補陀洛はインド南方の海上にあり
[Table of Contents]観音様と海のつながり
補陀洛の位置について。「華厳経」の一部には「海上」とあり、
「大海原に囲まれて、ポツンと存在している島」という感じの
イメージで描写されています。また『大唐西域記』では
「南インド地方の、どっかの海岸沿い」となっています。
このように「補陀洛」は海との関連で描かれることが多いのですが。
それは何故なんでしょうか。
観音様と海との繋がりについては、法華経の
「かんのんさまの章(大雑把訳)」[*]に
ある以下の記述:
財宝を求めて船出した者たちの船が暴風でラークシャスの島に流されたとしても、一行の誰か一人が観世音菩薩の名前を呼べば、皆その島から脱出できる。とまあ、そんなこんなで、観世音菩薩は『観世音』と呼ばれるのだ。‥(略)‥世界中が武器を持った暴漢・悪人だらけになったとして、その中を、商人の一行が莫大な財宝を持って進むとする。彼らは、武器を持つ暴漢どもを見て恐れおののき、自分には何も頼るものがないと思うかもしれない。そのとき一行の主が『恐れるな! 声をそろえて観世音菩薩のお名前を唱えれば、この恐怖から開放されるぞ』と言って、皆に観世音の名前を叫ばせるとする。『南無南無、恐怖を取り除いてくださる、かの観世音菩薩様に』と。すると一行は恐怖から開放される。これが観世音菩薩の威力なのだ
これが商人たち、また船乗りたちの強い信仰を呼び寄せ、それゆえ「かんのんさま」と、
その住処である「ふだらく」は自然と波や海と関連づけられた、と考えられているようです。

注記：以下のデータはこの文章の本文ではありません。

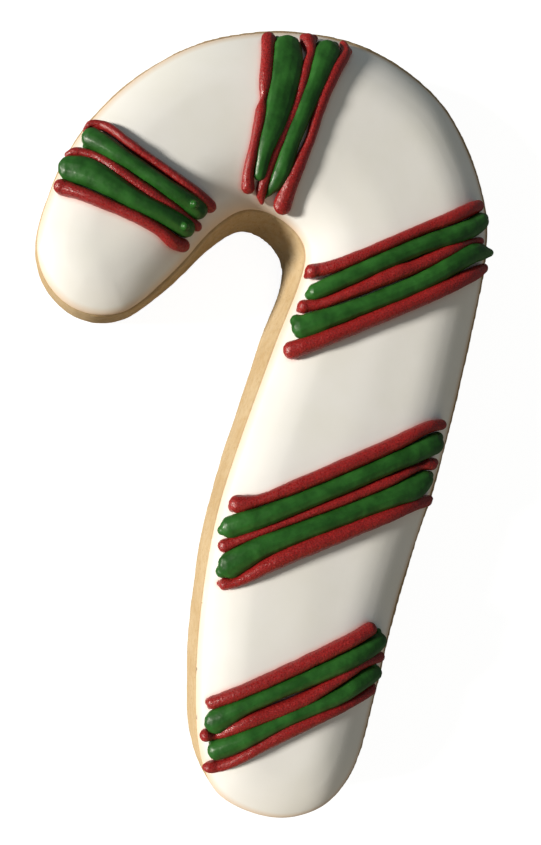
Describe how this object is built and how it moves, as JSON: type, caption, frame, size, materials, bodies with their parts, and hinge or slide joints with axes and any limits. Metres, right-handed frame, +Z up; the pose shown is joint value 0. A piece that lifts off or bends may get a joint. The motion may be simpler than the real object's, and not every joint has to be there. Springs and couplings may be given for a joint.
{
  "type": "iced candy cane biscuit",
  "caption": "Thick sugar biscuit cut as a candy cane, flooded with white icing and piped with slanting bands of red and green icing lines.",
  "frame": {"origin": "middle of the footprint, on the surface that the biscuit lies on", "axes": "+Z up, out of the iced side; +Y along the cane, from the foot of the stem to the crown of the hook; the hook bends towards -X"},
  "size_m": [0.065, 0.1102, 0.0133],
  "materials": {
    "baked_dough": "matt baked crumb",
    "white_icing": "satin set icing",
    "red_icing": "grainy satin icing",
    "green_icing": "smooth satin icing"
  },
  "bodies": {
    "root": {"biscuit": "baked_dough", "white_icing": "white_icing", "band_1_red_1": "red_icing", "band_1_green_1": "green_icing", "band_1_red_2": "red_icing", "band_1_green_2": "green_icing", "band_1_red_3": "red_icing", "band_2_red_1": "red_icing", "band_2_green_1": "green_icing", "band_2_red_2": "red_icing", "band_2_green_2": "green_icing", "band_2_red_3": "red_icing", "band_3_red_1": "red_icing", "band_3_green_1": "green_icing", "band_3_red_2": "red_icing", "band_3_green_2": "green_icing", "band_3_red_3": "red_icing", "band_4_red_1": "red_icing", "band_4_green_1": "green_icing", "band_4_red_2": "red_icing", "band_4_green_2": "green_icing", "band_4_red_3": "red_icing", "band_5_red_1": "red_icing", "band_5_green_1": "green_icing", "band_5_red_2": "red_icing", "band_5_green_2": "green_icing", "band_5_red_3": "red_icing"}
  },
  "joints": []
}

また、中国における観音信仰のパイオニア(?)的な一人となった法顕(4c〜5c)
[*1]が、
インド旅行の際に何度か大嵐に遭遇、そのたび観音様をひたすら念じ続けたら助かった‥的な
エピソードがあって(鎌田1997.p.93)、それも「かんのんさま」と海を関係付ける要因の
一つになったのかもしれませんね。
(ただし、これは中国日本限定な話になるんですけどね。)
さらに、中国でのそのあたりの状況はわからないのですが。日本の場合は、
中国にある「普陀山」がそのまま「南方補陀洛」のイメージの原形になっているようにも
思われます。ここで「中国でのそのあたりの状況はわからない」と書いたのですが、
「普陀山」は古い時期から寺院等があったことは確かなようですが、時代の変化とともに
徐々に「かんのんさま」との結びつきを強めていき、唐代から宋代になって
大規模な仏教聖地化したらしい(鎌田1997.p.170)のですが、この「徐々に」といった
あたりのことがちょっと見えないですので‥。
(書きかけ)
註
- *註1
-
このページの内容とは直接関係ありませんが。
『法顕伝』における「外道」についてのページ[*]があります。興味がおありの方はどうぞ。
[Table of Contents]そして日本
そんなこんなで。日本では「ふだらく」はどこにあると考えられていたか。
ここでは12c後半〜13c初の人、
解脱上人貞慶(1201)の『觀音講式』における補陀洛の記述(の大雑把訳)を見てみます:
(観音様が仰せの)「我が浄土」とは、遠くは西方極楽、
近くは補陀洛山。その山は、ここから西南の方角、
大海の中にある。(『觀音講式』
[067]-125,
[065]-105)
ここでは「大海之中」と書いています。しかし同じ
貞慶は『値遇観音講式』(1209)(
[*])で以下のように書いています(大雑把訳):
南インドに近い秣羅矩吒という国の南浜海にある秣剌耶山、
その東に補陀洛迦山あり。我国からすると西南の方向か。
煙波のはるか彼方ではあるが、帆に風を受けての通行可能。([070]-39)
これは『大唐西域記』の記述そのままで、「海上」という感じにはなっていないのですが。
でもそれよりも何よりも「帆に風を受けての通行可能」という部分が目につきますね。
あ、行けるんじゃん‥。ということで、
日本では「補陀洛に行こう!」という「補陀洛渡海」の習俗が生まれ、
育ってくるわけです。
[こちら]
川村2000に「海の彼方にも、他界が海上他界として構想されていたことは
先に指摘しておいたが、それはどことも知れぬ島、あるいは向こう岸の彼方に浮かんだ島で
あったろう。いわば"海上の山"が、それだったといえよう」
(川村邦光(2000)『地獄めぐり』筑摩書房(ちくま新書246). p.71.) とあり、
その参考資料として小松和彦(1978)「海上他界の思想」『神々の精神史』が紹介されていますが、
小松1978は未見ですので、ここで言及される「海上他界」がこの補陀落山とどう関係しているのか、
あるいは関係してないのか、そのあたりのことは不明です。